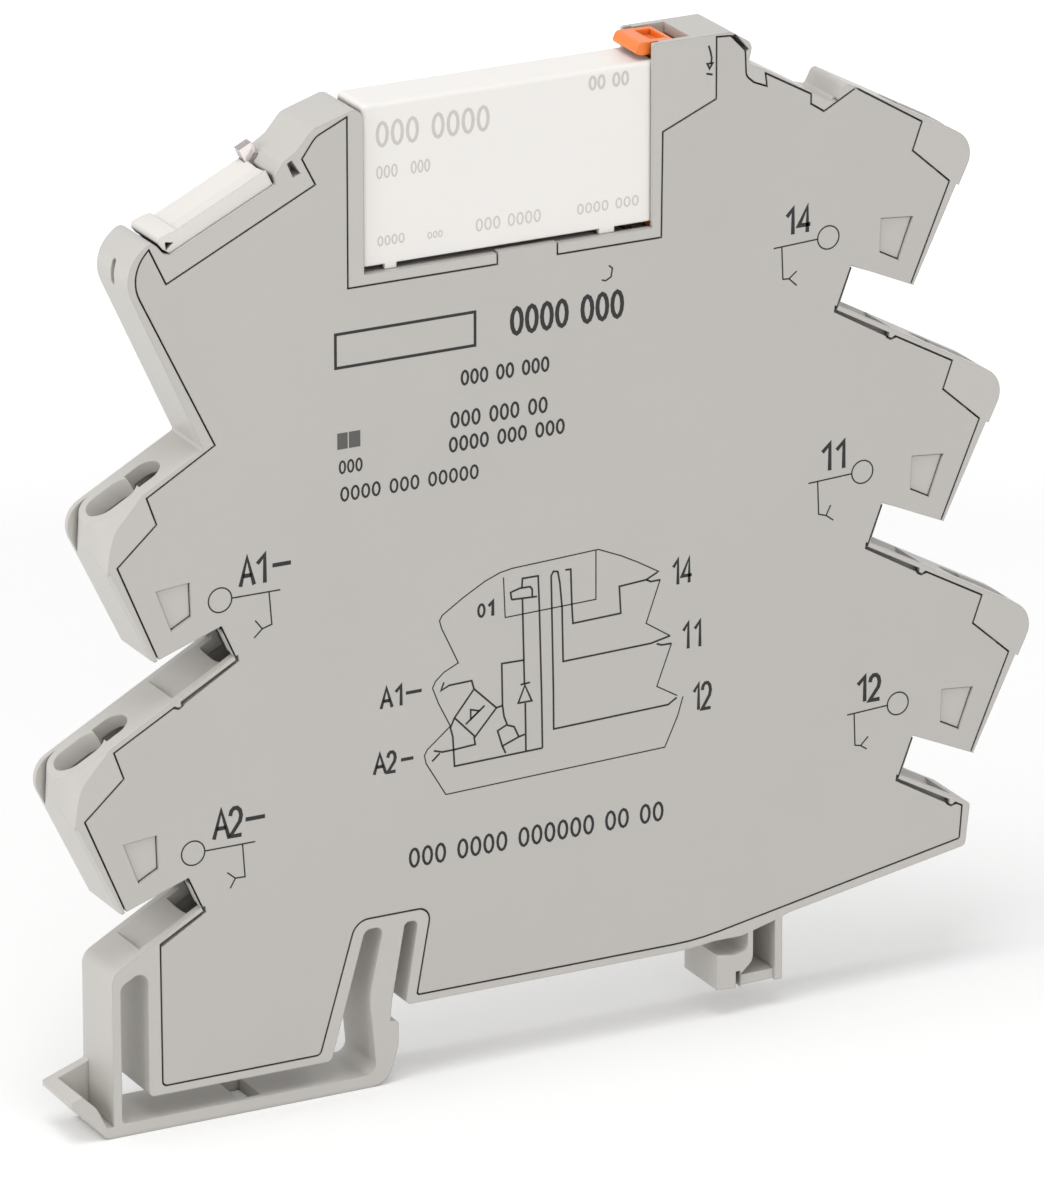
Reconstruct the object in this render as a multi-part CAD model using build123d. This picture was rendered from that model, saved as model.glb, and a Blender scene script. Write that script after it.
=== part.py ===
from build123d import *
from math import cos, hypot, radians, sin
import os

# Slim pluggable relay module for a 35 mm mounting rail, in millimetres.
# Origin: centre of the rail's top face, at half the module's thickness.
# +X runs along the module towards its contact side, +Y to the far side face, +Z away from the rail.

# Overall module
module_thick = 6.0
wall = 0.8
rim = 0.4
near = -module_thick / 2
far = module_thick / 2
inner_near = near + wall
inner_far = far - wall
row_middle = -1.43

# Steps of the terminal decks: each level is one pitch above the one below
pitch_in = 3.35
pitch_up = 22.3
deck_foot = (34.0, 12.3)
deck_slope = radians(28.8)
flank_slope = radians(25.8)
deck_length = 19.3
flank_length = 13.7
tip_round = 2.4
notch_in = 1.4
notch_rise = {-1: 3.1, 1: 3.65}

# Cut-back of the side cover at each terminal tip, from the deck's cover corner
cover_tip_along = deck_length - 6.02
cover_back = (-0.9, -2.5)
cover_shoulder = (2.8, -5.8)
cover_heel = (-1.0, -14.85)
cover_gap = 0.16
edge_bevel = 0.32
bevel_start = 4.2

# Conductor entry and release slot in each deck
entry_along = deck_length - 4.2
entry_length = 5.0
entry_width = 3.3
funnel_deep = 1.9
funnel_taper = 14
collar_wall = 0.45
collar_flare = 28.5
collar_deep = 4.3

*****

Brief>
Return the material exactly as it stands.

Written solution>
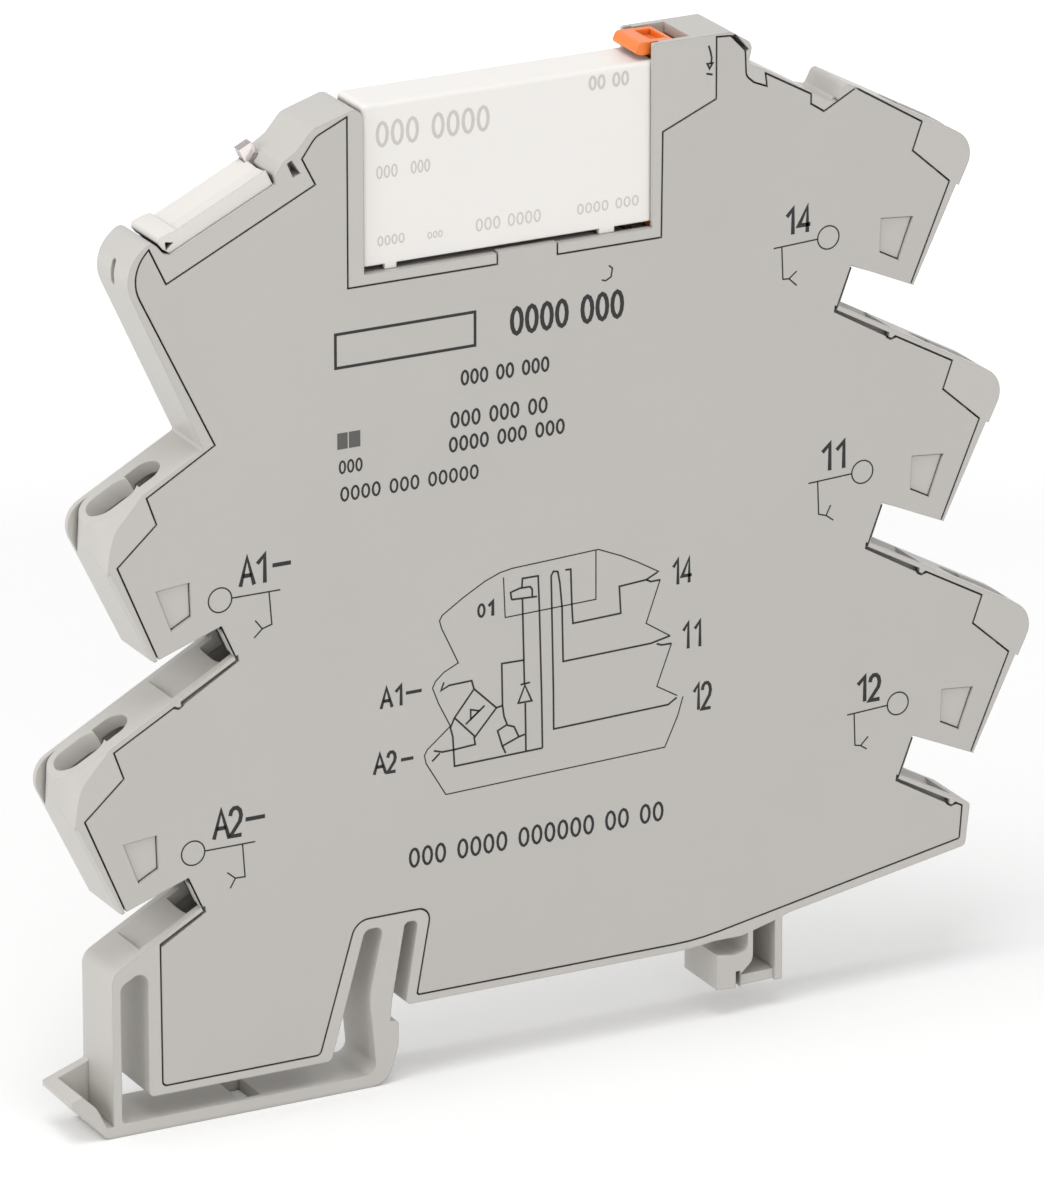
Reconstruct the object in this render as a multi-part CAD model using build123d. This picture was rendered from that model, saved as model.glb, and a Blender scene script. Write that script after it.
=== part.py ===
from build123d import *
from math import cos, hypot, radians, sin
import os

# Slim pluggable relay module for a 35 mm mounting rail, in millimetres.
# Origin: centre of the rail's top face, at half the module's thickness.
# +X runs along the module towards its contact side, +Y to the far side face, +Z away from the rail.

# Overall module
module_thick = 6.0
wall = 0.8
rim = 0.4
near = -module_thick / 2
far = module_thick / 2
inner_near = near + wall
inner_far = far - wall
row_middle = -1.43

# Steps of the terminal decks: each level is one pitch above the one below
pitch_in = 3.35
pitch_up = 22.3
deck_foot = (34.0, 12.3)
deck_slope = radians(28.8)
flank_slope = radians(25.8)
deck_length = 19.3
flank_length = 13.7
tip_round = 2.4
notch_in = 1.4
notch_rise = {-1: 3.1, 1: 3.65}

# Cut-back of the side cover at each terminal tip, from the deck's cover corner
cover_tip_along = deck_length - 6.02
cover_back = (-0.9, -2.5)
cover_shoulder = (2.8, -5.8)
cover_heel = (-1.0, -14.85)
cover_gap = 0.16
edge_bevel = 0.32
bevel_start = 4.2

# Conductor entry and release slot in each deck
entry_along = deck_length - 4.2
entry_length = 5.0
entry_width = 3.3
funnel_deep = 1.9
funnel_taper = 14
collar_wall = 0.45
collar_flare = 28.5
collar_deep = 4.3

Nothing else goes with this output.